- **Data segment**
━━━

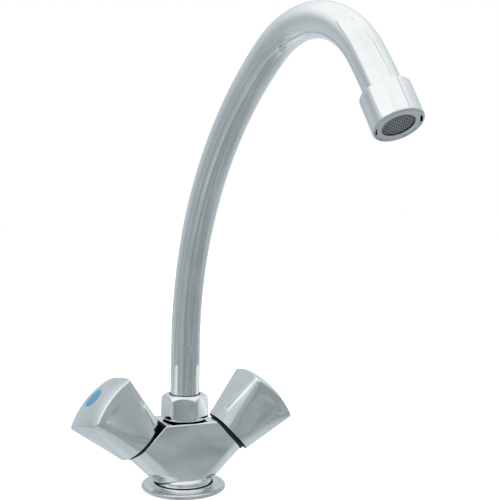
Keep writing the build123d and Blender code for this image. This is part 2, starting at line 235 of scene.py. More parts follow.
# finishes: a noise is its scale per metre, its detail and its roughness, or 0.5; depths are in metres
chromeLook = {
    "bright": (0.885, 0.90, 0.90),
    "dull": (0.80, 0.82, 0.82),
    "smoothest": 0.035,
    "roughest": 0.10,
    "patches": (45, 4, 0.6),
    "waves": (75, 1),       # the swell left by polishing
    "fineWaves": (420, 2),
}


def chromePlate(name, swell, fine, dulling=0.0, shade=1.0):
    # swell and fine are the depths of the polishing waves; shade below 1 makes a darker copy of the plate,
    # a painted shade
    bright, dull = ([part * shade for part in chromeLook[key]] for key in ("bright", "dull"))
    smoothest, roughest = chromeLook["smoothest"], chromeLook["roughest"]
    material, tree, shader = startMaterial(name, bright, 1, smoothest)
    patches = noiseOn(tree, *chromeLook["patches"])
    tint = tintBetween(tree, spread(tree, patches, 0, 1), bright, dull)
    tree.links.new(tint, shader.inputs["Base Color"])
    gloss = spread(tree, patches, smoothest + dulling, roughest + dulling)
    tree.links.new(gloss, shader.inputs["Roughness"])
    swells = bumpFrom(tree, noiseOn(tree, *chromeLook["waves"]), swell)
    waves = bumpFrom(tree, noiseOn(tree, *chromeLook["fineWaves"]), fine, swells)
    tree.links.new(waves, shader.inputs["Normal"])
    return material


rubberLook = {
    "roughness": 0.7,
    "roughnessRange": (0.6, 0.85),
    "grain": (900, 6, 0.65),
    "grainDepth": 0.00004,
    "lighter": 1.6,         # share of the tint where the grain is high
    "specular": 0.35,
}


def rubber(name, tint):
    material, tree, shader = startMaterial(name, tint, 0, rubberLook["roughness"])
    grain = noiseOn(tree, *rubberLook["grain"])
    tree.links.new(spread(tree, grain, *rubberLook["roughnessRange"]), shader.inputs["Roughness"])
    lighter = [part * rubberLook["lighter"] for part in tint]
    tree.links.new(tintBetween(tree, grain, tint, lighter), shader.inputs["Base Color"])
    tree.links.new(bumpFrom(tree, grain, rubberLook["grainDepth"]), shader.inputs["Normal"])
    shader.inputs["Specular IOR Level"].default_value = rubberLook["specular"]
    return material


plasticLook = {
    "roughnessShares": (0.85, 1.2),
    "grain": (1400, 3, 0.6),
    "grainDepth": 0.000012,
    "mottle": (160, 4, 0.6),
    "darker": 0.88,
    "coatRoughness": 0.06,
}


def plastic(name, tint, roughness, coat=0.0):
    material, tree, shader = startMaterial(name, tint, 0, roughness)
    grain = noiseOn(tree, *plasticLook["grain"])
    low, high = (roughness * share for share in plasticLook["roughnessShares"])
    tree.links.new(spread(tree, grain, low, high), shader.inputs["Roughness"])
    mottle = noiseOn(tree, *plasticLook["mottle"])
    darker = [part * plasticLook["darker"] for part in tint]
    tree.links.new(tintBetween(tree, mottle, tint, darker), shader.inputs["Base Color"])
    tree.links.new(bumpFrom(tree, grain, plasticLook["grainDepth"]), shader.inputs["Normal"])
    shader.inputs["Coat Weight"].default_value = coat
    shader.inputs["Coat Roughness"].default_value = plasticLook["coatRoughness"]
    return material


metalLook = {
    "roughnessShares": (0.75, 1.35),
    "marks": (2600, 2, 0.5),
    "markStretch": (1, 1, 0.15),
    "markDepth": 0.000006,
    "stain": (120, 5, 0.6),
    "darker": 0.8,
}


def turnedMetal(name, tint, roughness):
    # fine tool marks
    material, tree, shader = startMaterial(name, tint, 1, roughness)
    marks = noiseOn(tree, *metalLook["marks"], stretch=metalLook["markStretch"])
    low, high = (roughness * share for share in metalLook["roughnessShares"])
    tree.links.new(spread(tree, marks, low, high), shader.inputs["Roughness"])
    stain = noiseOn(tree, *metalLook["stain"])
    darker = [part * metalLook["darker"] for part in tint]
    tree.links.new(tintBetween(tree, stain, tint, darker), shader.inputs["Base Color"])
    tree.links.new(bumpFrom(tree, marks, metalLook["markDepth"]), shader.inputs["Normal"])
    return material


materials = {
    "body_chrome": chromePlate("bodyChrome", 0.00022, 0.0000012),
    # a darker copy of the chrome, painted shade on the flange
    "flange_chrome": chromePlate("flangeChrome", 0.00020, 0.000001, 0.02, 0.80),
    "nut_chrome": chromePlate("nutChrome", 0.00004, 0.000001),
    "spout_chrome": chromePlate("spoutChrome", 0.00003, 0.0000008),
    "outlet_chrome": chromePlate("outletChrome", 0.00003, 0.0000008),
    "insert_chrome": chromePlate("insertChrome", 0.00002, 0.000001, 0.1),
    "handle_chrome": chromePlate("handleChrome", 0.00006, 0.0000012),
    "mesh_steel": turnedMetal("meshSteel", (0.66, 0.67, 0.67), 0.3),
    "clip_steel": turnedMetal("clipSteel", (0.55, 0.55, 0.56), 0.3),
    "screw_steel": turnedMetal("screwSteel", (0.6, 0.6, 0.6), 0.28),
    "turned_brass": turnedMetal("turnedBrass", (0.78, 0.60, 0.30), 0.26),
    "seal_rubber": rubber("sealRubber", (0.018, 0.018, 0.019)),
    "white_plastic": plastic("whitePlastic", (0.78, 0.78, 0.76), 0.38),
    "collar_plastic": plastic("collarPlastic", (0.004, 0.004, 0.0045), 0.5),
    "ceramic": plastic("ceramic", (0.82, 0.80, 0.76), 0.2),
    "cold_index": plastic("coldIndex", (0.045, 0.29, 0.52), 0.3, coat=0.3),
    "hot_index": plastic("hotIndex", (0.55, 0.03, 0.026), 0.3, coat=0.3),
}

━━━

- **Written request**
Nothing should be left out: repeat all of the data exactly.

- **Reply to the exercise**
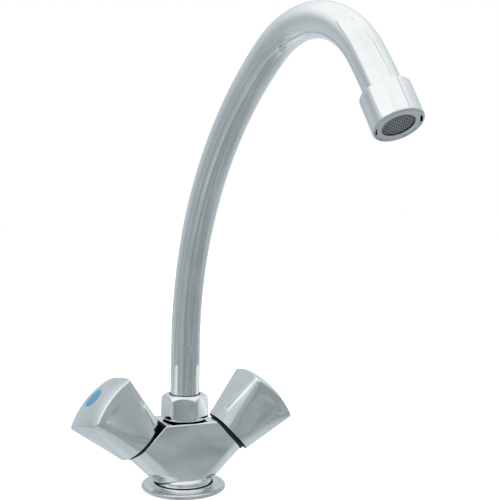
Keep writing the build123d and Blender code for this image. This is part 2, starting at line 235 of scene.py. More parts follow.
# finishes: a noise is its scale per metre, its detail and its roughness, or 0.5; depths are in metres
chromeLook = {
    "bright": (0.885, 0.90, 0.90),
    "dull": (0.80, 0.82, 0.82),
    "smoothest": 0.035,
    "roughest": 0.10,
    "patches": (45, 4, 0.6),
    "waves": (75, 1),       # the swell left by polishing
    "fineWaves": (420, 2),
}


def chromePlate(name, swell, fine, dulling=0.0, shade=1.0):
    # swell and fine are the depths of the polishing waves; shade below 1 makes a darker copy of the plate,
    # a painted shade
    bright, dull = ([part * shade for part in chromeLook[key]] for key in ("bright", "dull"))
    smoothest, roughest = chromeLook["smoothest"], chromeLook["roughest"]
    material, tree, shader = startMaterial(name, bright, 1, smoothest)
    patches = noiseOn(tree, *chromeLook["patches"])
    tint = tintBetween(tree, spread(tree, patches, 0, 1), bright, dull)
    tree.links.new(tint, shader.inputs["Base Color"])
    gloss = spread(tree, patches, smoothest + dulling, roughest + dulling)
    tree.links.new(gloss, shader.inputs["Roughness"])
    swells = bumpFrom(tree, noiseOn(tree, *chromeLook["waves"]), swell)
    waves = bumpFrom(tree, noiseOn(tree, *chromeLook["fineWaves"]), fine, swells)
    tree.links.new(waves, shader.inputs["Normal"])
    return material


rubberLook = {
    "roughness": 0.7,
    "roughnessRange": (0.6, 0.85),
    "grain": (900, 6, 0.65),
    "grainDepth": 0.00004,
    "lighter": 1.6,         # share of the tint where the grain is high
    "specular": 0.35,
}


def rubber(name, tint):
    material, tree, shader = startMaterial(name, tint, 0, rubberLook["roughness"])
    grain = noiseOn(tree, *rubberLook["grain"])
    tree.links.new(spread(tree, grain, *rubberLook["roughnessRange"]), shader.inputs["Roughness"])
    lighter = [part * rubberLook["lighter"] for part in tint]
    tree.links.new(tintBetween(tree, grain, tint, lighter), shader.inputs["Base Color"])
    tree.links.new(bumpFrom(tree, grain, rubberLook["grainDepth"]), shader.inputs["Normal"])
    shader.inputs["Specular IOR Level"].default_value = rubberLook["specular"]
    return material


plasticLook = {
    "roughnessShares": (0.85, 1.2),
    "grain": (1400, 3, 0.6),
    "grainDepth": 0.000012,
    "mottle": (160, 4, 0.6),
    "darker": 0.88,
    "coatRoughness": 0.06,
}


def plastic(name, tint, roughness, coat=0.0):
    material, tree, shader = startMaterial(name, tint, 0, roughness)
    grain = noiseOn(tree, *plasticLook["grain"])
    low, high = (roughness * share for share in plasticLook["roughnessShares"])
    tree.links.new(spread(tree, grain, low, high), shader.inputs["Roughness"])
    mottle = noiseOn(tree, *plasticLook["mottle"])
    darker = [part * plasticLook["darker"] for part in tint]
    tree.links.new(tintBetween(tree, mottle, tint, darker), shader.inputs["Base Color"])
    tree.links.new(bumpFrom(tree, grain, plasticLook["grainDepth"]), shader.inputs["Normal"])
    shader.inputs["Coat Weight"].default_value = coat
    shader.inputs["Coat Roughness"].default_value = plasticLook["coatRoughness"]
    return material


metalLook = {
    "roughnessShares": (0.75, 1.35),
    "marks": (2600, 2, 0.5),
    "markStretch": (1, 1, 0.15),
    "markDepth": 0.000006,
    "stain": (120, 5, 0.6),
    "darker": 0.8,
}


def turnedMetal(name, tint, roughness):
    # fine tool marks
    material, tree, shader = startMaterial(name, tint, 1, roughness)
    marks = noiseOn(tree, *metalLook["marks"], stretch=metalLook["markStretch"])
    low, high = (roughness * share for share in metalLook["roughnessShares"])
    tree.links.new(spread(tree, marks, low, high), shader.inputs["Roughness"])
    stain = noiseOn(tree, *metalLook["stain"])
    darker = [part * metalLook["darker"] for part in tint]
    tree.links.new(tintBetween(tree, stain, tint, darker), shader.inputs["Base Color"])
    tree.links.new(bumpFrom(tree, marks, metalLook["markDepth"]), shader.inputs["Normal"])
    return material


materials = {
    "body_chrome": chromePlate("bodyChrome", 0.00022, 0.0000012),
    # a darker copy of the chrome, painted shade on the flange
    "flange_chrome": chromePlate("flangeChrome", 0.00020, 0.000001, 0.02, 0.80),
    "nut_chrome": chromePlate("nutChrome", 0.00004, 0.000001),
    "spout_chrome": chromePlate("spoutChrome", 0.00003, 0.0000008),
    "outlet_chrome": chromePlate("outletChrome", 0.00003, 0.0000008),
    "insert_chrome": chromePlate("insertChrome", 0.00002, 0.000001, 0.1),
    "handle_chrome": chromePlate("handleChrome", 0.00006, 0.0000012),
    "mesh_steel": turnedMetal("meshSteel", (0.66, 0.67, 0.67), 0.3),
    "clip_steel": turnedMetal("clipSteel", (0.55, 0.55, 0.56), 0.3),
    "screw_steel": turnedMetal("screwSteel", (0.6, 0.6, 0.6), 0.28),
    "turned_brass": turnedMetal("turnedBrass", (0.78, 0.60, 0.30), 0.26),
    "seal_rubber": rubber("sealRubber", (0.018, 0.018, 0.019)),
    "white_plastic": plastic("whitePlastic", (0.78, 0.78, 0.76), 0.38),
    "collar_plastic": plastic("collarPlastic", (0.004, 0.004, 0.0045), 0.5),
    "ceramic": plastic("ceramic", (0.82, 0.80, 0.76), 0.2),
    "cold_index": plastic("coldIndex", (0.045, 0.29, 0.52), 0.3, coat=0.3),
    "hot_index": plastic("hotIndex", (0.55, 0.03, 0.026), 0.3, coat=0.3),
}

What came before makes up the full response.